Questions have already come up regarding the announcement (see "Jerome Gambit Book") of my plan to write a book on the Jerome Gambit (1.e4 e5 2.Nf3 Nc6 3.Bc4 Bc5 4.Bxf7+), tentatively titled All Or Nothing! The Jerome Gambit, and sub-titled Losing, Drawing, and Even Winning with the World's Most Notorious Chess Opening.

Q. What lines of play will be covered?

A. Starting with 1.e4 e5 2.Nf3 Nc6 3.Bc4 Bc5 4.Bxf7+, both the Declined (4...Kf8, 4...Ke7) and Accepted (4...Kxf7) Jerome Gambit will be considered.

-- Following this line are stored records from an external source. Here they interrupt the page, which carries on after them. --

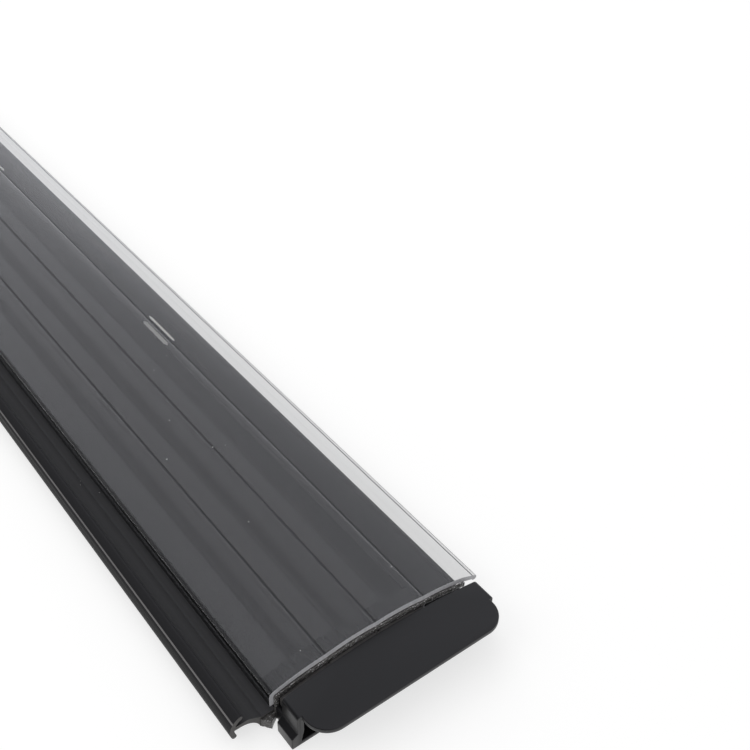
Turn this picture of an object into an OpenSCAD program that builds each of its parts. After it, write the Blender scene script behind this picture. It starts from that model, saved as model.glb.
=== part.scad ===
// One slat of a floating pool cover: a clear arched top on webs, a black base with a
// hook rail on the left and a hook channel on the right, and a plugged end cap.
// Frame: X across the slat, Y along it with the end cap at -Y, Z up from the floor.
// All sizes are in millimetres.

/* [Slat] */
// Length of the sawn slat without its end cap
slat_length = 350; // [200:10:500]
// Height from the floor to the skin over the middle web
slat_height = 12.5; // [12:0.1:14]
// Drop of the top skin from its crown to its side edges
crown_drop = 3.25; // [2.6:0.05:3.6]
// Middle web to the outer face of the clear side wall
left_half = 29.5; // [28.5:0.5:32]
// Middle web to the bend at the right end of the clear skin
right_half = 27; // [25.5:0.5:29]
// Spacing of the three webs
web_pitch = 14.2; // [12:0.1:15]

/* [Clear top] */
// Thickness of the top skin
skin_t = 1.5; // [1:0.1:1.8]
// Thickness of the clear side wall
side_t = 1.1; // [0.8:0.1:1.4]
// Thickness of a web
web_t = 0.7; // [0.5:0.1:1.2]
// Extra rise of the skin between two webs
bay_rise = 0.25; // [0.1:0.05:0.4]
// Outer radius where the skin turns down into the side wall
shoulder_r = 1.8; // [1.2:0.1:2.4]
// Height of the lower edge of the clear side wall
clear_edge_z = 5.1; // [4.8:0.1:5.6]
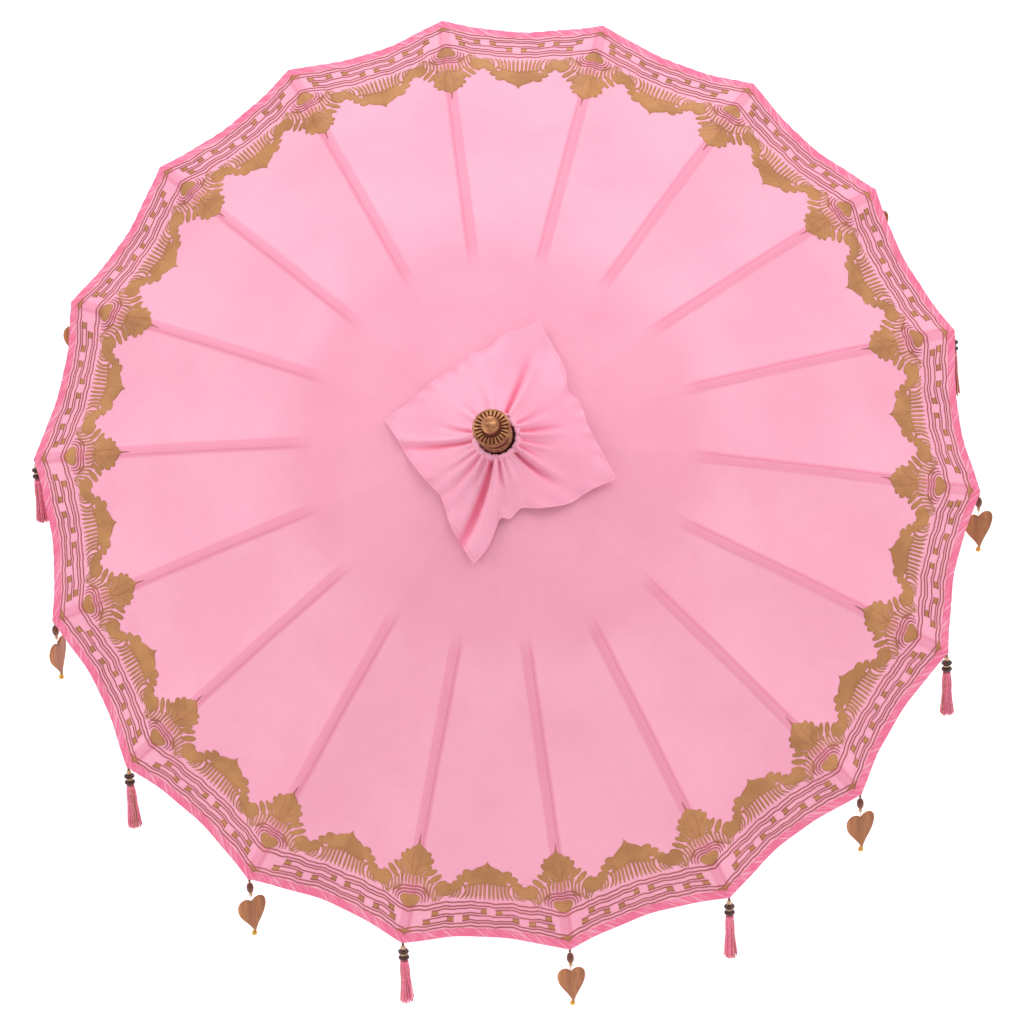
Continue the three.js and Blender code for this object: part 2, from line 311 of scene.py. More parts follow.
def cotton(name, light, deep, hem=None, hem_colour=None, painted_rib_shade=False, crease_shade=False):
    """Printed cotton. UV is metres: across from the rib, and in from the hem. Its colour holds painted shade
    over the ribs, the inner zone and the cap's creases, and painted highlight on the hem's folds.
    """
    m = Nodes(name, roughness=0.88, Sheen_Weight=0.25, Sheen_Roughness=0.45)
    m.shader.inputs["Specular IOR Level"].default_value = 0.25
    uv = m.coordinates("UV")
    height, slub, parts = weave(m, uv)
    cloudy = m.noise(m.place, 5.0, 3.0)
    patchy = m.noise(m.place, 40.0, 4.0)
    colour = m.mottled(cloudy, 0.35, 0.65, light, deep)
    fleck = m.times(m.between(slub, 0.75, 1.3), 0.10)
    colour = m.mixed(fleck, colour, linear(deep, 0.86))
    colour = m.tinted(colour, linear(light, 0.88), patchy, 0.45, 0.7, 0.05)
    across, inset = parts.outputs[0], parts.outputs[1]
    if painted_rib_shade:
        wobble = m.times(m.minus(m.noise(m.place, 9.0, 2.0), 0.5), 0.003)
        from_rib = m.plus(m.maths("ABSOLUTE", across), wobble)
        # painted shade: a darker band over each rib, where the rib keeps back the light that comes through the
        # cloth
        band = m.times(m.between(from_rib, 0.0150, 0.0105), m.between(inset, 0.735, 0.665))
        beside = m.maths("ABSOLUTE", m.minus(m.plus(across, wobble), TAPE_HALF))
        seam = m.between(beside, 0.0030, 0.0004)
        # painted shade over the inner zone, where the second layer of cloth keeps back the light from behind
        inner = m.between(m.plus(inset, m.times(wobble, 30.0)), 0.605, 0.735)
        # shade is the colour of the painted shade on the rib bands and the inner zone
        shade = linear([light[0] * 0.940, light[1] * 0.800, light[2] * 0.850])
        line = linear([light[0] * 0.900, light[1] * 0.680, light[2] * 0.760])
        colour = m.mixed(m.times(band, 0.60), colour, shade)
        colour = m.mixed(m.times(m.times(seam, band), 0.5), colour, line)
        colour = m.mixed(m.times(inner, 0.33), colour, shade)
    if hem:
        fold = m.between(inset, hem + 0.0012, hem - 0.0004)
        # painted highlight: paler slanting streaks along the hem's folds, where light catches their ridges
        slanted = m.noise(m.stretched(m.stretched(uv, (1, 1, 1), (0, 0, 0.75)), (16, 170, 1)), 1.0, 3.0)
        pale = [c + HEM_FOLD_HIGHLIGHT[painted_rib_shade] * (255 - c) for c in hem_colour]
        lit_folds = m.mottled(slanted, 0.46, 0.64, hem_colour, pale)
        colour = m.mixed(m.times(fold, 0.9), colour, lit_folds)
        gap = m.maths("ABSOLUTE", m.minus(inset, hem - 0.003))
        dash = m.between(m.maths("SINE", m.times(across, 2 * pi / 0.0045)), -0.35, -0.1)
        stitch = m.times(m.between(gap, 0.0009, 0.0005), dash)
        colour = m.mixed(m.times(stitch, 0.5), colour, linear(hem_colour, 0.85))
        height = m.minus(height, m.times(stitch, 3.0))
    if crease_shade:
        # painted shade: darker pink down in the cap's creases
        crease_shade_mask = m.between(m.add("Attribute", attribute_name="relief").outputs["Fac"], 0.10, 1.0)
        colour = m.mixed(m.times(crease_shade_mask, 0.62), colour, linear((240, 104, 142)))
    normal = m.bump(height, 0.35, 0.00018)
    normal = m.bump(m.noise(m.place, 60.0, 3.0), 0.12, 0.0012, after=normal)
    m.finish(colour, normal)
    m.see_light_through(colour, SEE_THROUGH)
    return m.material


def painted(name, light, dark, worn, metallic):
    """Brushed-on gold paint, thinner in places so that the cloth shows through."""
    m = Nodes(name, roughness=0.5, Metallic=metallic)
    brush = m.noise(m.place, 90.0, 5.0, 0.65)
    patch = m.noise(m.place, 16.0, 3.0)
    colour = m.mottled(patch, 0.3, 0.7, light, dark)
    colour = m.tinted(colour, linear(dark), brush, 0.52, 0.72, 0.45)
    colour = m.tinted(colour, linear(worn), m.noise(m.place, 300.0, 2.0), 0.62, 0.75, 0.35)
    normal = m.bump(brush, 0.25, 0.0004)
    rough = m.ranged(brush, 0.42, 0.72)
    return m.finish(colour, normal, rough)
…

Further, in the Accepted lines both Classical (5.Nxe5+) and Modern (5th moves other than 5.Nxe5+) will be explored.

The Italian Four Knights Jerome Gambit 1.e4 e5 2.Nf3 Nc6 3.Bc4 Nf6 4.Nc3 Bc5 5.Bxf7+ will be examined, both for it's "Jerome-ish" nature and the fact that it can arise from the Jerome Gambit proper (i.e. after 1.e4 e5 2.Nf3 Nc6 3.Bc4 Bc5 4.Bxf7+ Kxf7 5.Nc3 Nf6).

This holds true for the Semi-Italian Jerome Gambit (1.e4 e5 2.Nf3 Nc6 3.Bc4 h6 4.0-0/various Bc5 5.Bxf7+) and the Semi-Italian Four Knights Jerome Gambit (1.e4 e5 2.Nf3 Nc6 3.Bc4 h6 4.0-0 Nf6 5.Nc3 Bc5 5.Bxf7+) as well.

There will be coverage of the Blackburne Shilling Jerome Gambit 1.e4 e5 2.Nf3 Nc6 3.Bc4 Nd4 4.Bxf7+, because of its relatedness, despite the fact that there is no proof that Alonzo Wheeler Jerome played the BSJG, or that Joseph Henry Blackburne played the Blackburne Shilling Gambit.

There will be at least a little coverage, for historical reasons, of the Evans Jerome Gambit 1.e4 e5 2.Nf3 Nc6 3.Bc4 Bc5 4.b4 Bxb4 5.c3 Bc5/Ba5 6.Bxf7+, and some coverage of the unnamed 1.e4 e5 2.Nf3 Nc6 3.Bc4 Na5 4.Bxf7+ for completeness sake.

At this point, the many games featuring an early Bxf7+ for White, outside of the Jerome Gambit lines, will not be covered.

Q. How much History will there be?

A. The life of Alonzo Wheeler Jerome, the gambit's creator, will be presented, including his career as a soldier in the United States Colored Troops during the American Civil War, and not neglecting his civilian life as inventor and hemp farmer.

The History will not be so in depth, however, as to include minutia, such as the fact that Jennie Jerome, Wheeler's widow, remarried again shortly after his death, only to have her second husband die, as well; whereupon she married a third time, only to have this husband throw himself down a cistern; the accompanying suicide note was recovered and is available.